Увы, заблуждение длилось надолго. «Маленькую птичку» подстерегала новая болезнь, от которой ей уже не исцелиться до конца жизни. Эта болезнь звалась – страх.
В ноябре из Петербурга пришла весть о смерти императора Александра. Вскрыли его завещание, в котором он оставлял престол Николаю. Тут же находилось отречение от престола Константина. Казалось бы, все законно, надлежало только выполнить предписанное. Совершенно неизвестно, как сложилась бы жизнь самого Николая Павловича и судьба России, если бы он покорно исполнил волю старшего брата и принял престол. Однако его педантичность, стремление к соблюдению законности во всем, боязнь хоть малой малостью замарать честь братских отношений – словом, его взгляды безупречного рыцаря сыграли с ним на сей раз дурную шутку. Он присягнул Константину и стал ждать, когда брат приедет из Варшавы и отречется от престола публично. Константин ехать не захотел. Возникло краткое междуцарствие, которым и попытались воспользоваться руководители тайных обществ. Они вывели на Сенатскую площадь войска, выдвинули требования введения Конституции и отречения Николая.

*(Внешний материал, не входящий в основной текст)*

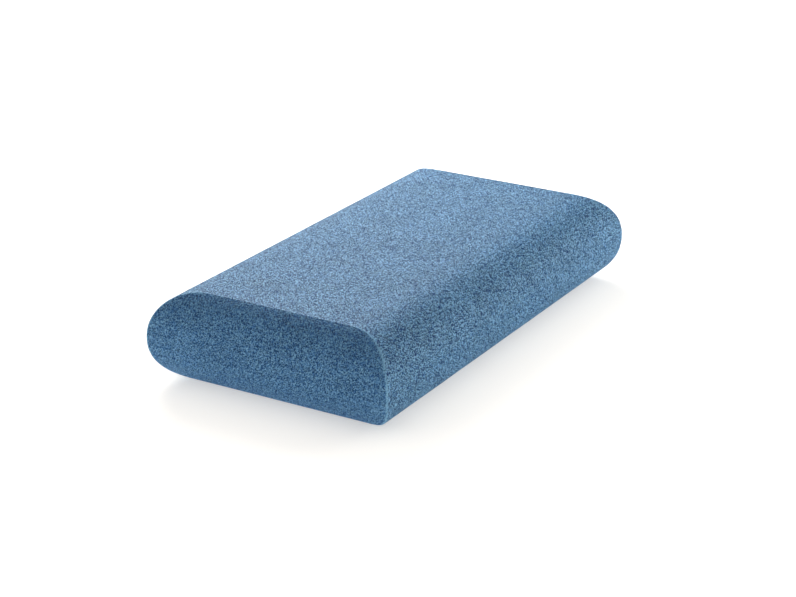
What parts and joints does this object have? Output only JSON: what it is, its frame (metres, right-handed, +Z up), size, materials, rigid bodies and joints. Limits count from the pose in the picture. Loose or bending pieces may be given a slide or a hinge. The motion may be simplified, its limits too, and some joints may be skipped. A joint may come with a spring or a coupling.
{
  "type": "bed pillow",
  "caption": "Rectangular bare-foam bed pillow with flat faces, crowned ends and rounded long sides, laminated from a support core between softer comfort layers.",
  "frame": {"origin": "middle of the flat underside, on the surface that the pillow lies on", "axes": "+X along the pillow's length, from one crowned end to the other; +Y across its depth, from one rounded long side to the other; +Z up, through its thickness"},
  "size_m": [0.54, 0.29, 0.1],
  "materials": {
    "comfort_foam": "matte",
    "support_foam": "matte",
    "bond_film": "satin"
  },
  "bodies": {
    "root": {"lower_comfort_layer": "comfort_foam", "lower_bond_film": "bond_film", "support_core": "support_foam", "upper_bond_film": "bond_film", "upper_comfort_layer": "comfort_foam"}
  },
  "joints": []
}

Александрина была потрясена, когда увидела мужа с непривычно суровым, отрешенным лицом. Он увел ее в дворцовую церковь и там сказал:
– Неизвестно, что нас ожидает. Обещай мне проявить мужество и, если придется, умереть с честью, ни от чего не отрекаясь. Умереть на престоле.
Александрина не поверила своим ушам, но муж ничего не стал объяснять.
Потом Николай уехал, во дворце все затаилось. Она была в своем будуаре, сидела полуодетая за бюро, вяло водила пером по бумаге. Хотела написать отцу, но не могла найти ни слов, ни мыслей. Томило ощущение неминучей беды.
Отворилась дверь – вошла Марья Федоровна. Она, всегда такая сдержанная и величественная, была совершенно расстроена.
– Дорогая, все идет не так, как должно идти, – проговорила она вздрагивающим голосом. – Дело плохо. Беспорядки. Бунт.
Николай, который в это время был на Сенатской площади, испытывал постоянную тревогу за судьбу семьи. Еще не столь далеко ушли в прошлое кошмарные, кровавые дни Французской революции, и любой монарх, в чьей стране начинался бунт, смертельно тревожился бы за судьбу жены и детей. Теперь от народа можно было ожидать всякого!
Кроме того, Николай был знаком с программами мятежников. Что Южное, что Северное общество сходились в одном: царская семья должна быть уничтожена вся, от мала до велика – от него самого, государя, до того ребенка, которого носила во чреве его жена. Бунтовщики еще не договорились, каким образом будут убиты «тираны». Кто-то предлагал их повесить, а кто-то удушить или напоить ядом.